In the womb, smell is the only fully developed sense a fetus has. In fact, it continues to be the most developed sense in a child until the tender age of 10, when sight takes over. It’s the reason so many of our childhood memories are linked to scent.

Even as the vision of my grandmother fades, I can still vividly remember the soap she used, how her clothes always smelled like mothballs, the way fresh garden basil seemed to linger in her kitchen.

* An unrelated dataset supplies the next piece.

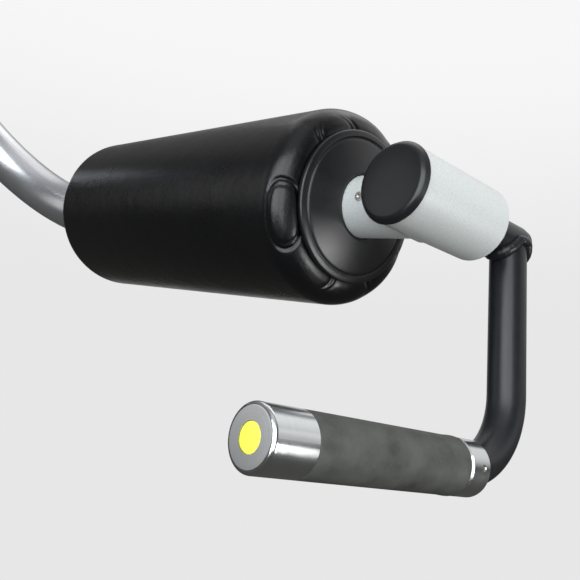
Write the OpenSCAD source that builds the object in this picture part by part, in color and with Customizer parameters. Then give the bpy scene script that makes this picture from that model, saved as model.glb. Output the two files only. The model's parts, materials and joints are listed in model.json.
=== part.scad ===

Taste, similarly, takes on a heightened nostalgia. If you’ve ever been instructed to pinch your nose when glugging down a dose of cough syrup, you know that without smell, taste is a rather empty sense. When you eat, food molecules make their way back to the nasal epithelium, meaning the majority of spices and flavors we savor are actually being processed through our sense of smell, not taste. Is there any wonder why then, for so many of us, our sense of home is so tightly tied to the foods we ate and the scents we smelled?

Because smell is processed by the amygdala, smell and emotion are stored as one memory. A positive association with the smell of gasoline as a child translates into a lifelong love of the scent. A close encounter with a bonfire means you likely won’t be keen to smoky scents later in life.

Proustian memory, a concept that comes from Proust’s À la recherche du temps perdu, speaks to this very phenomenon – with just a quick whiff or taste, we can instantaneously be transported back to another moment in time. It’s a powerful kind of time travel, and one that unwittingly guides our days.

A stranger’s cologne on a too-crowded subway car, sharp with vetiver and pine, can make us yearn for a grandfatherly kind of love. Thick steam swirling out of a Taiwanese restaurant can transport you to childhood days spent dawdling around while your dad worked the line, the hot spatter of fryer oil perfuming his clothes. Far less pleasant smells – menthol cigarettes, New York sewers, the chemical clean of pool chlorine – can have a similarly transformative effect.

This superpower is one we can wield intentionally, too.

When I was a kid, my mom applied lotion to my back every night. In dim purple light, she would put a dollop on my spine, the cold cream at once startling and then like home. It smelled like lavender, vanilla, her. And so now, on nights when I can’t sleep, I reach for the bottle. It lives on my nightstand, for ease in time travel. I can’t reach my own back, so instead I rub it in slow circles at the base of my neck until my stress has melted entirely and I am 10 years old again, sitting at the foot end of my mother’s bed.

That’s the power scent has; to transcend space and time and land us in a moment that feels like an embrace. It’s perhaps the simplest, most time-effective way to make our day-to-day lives feel a little more beautiful, our in-between moments a little more sacred. A ritual, if you will.

And the best part? It’s only a spray away.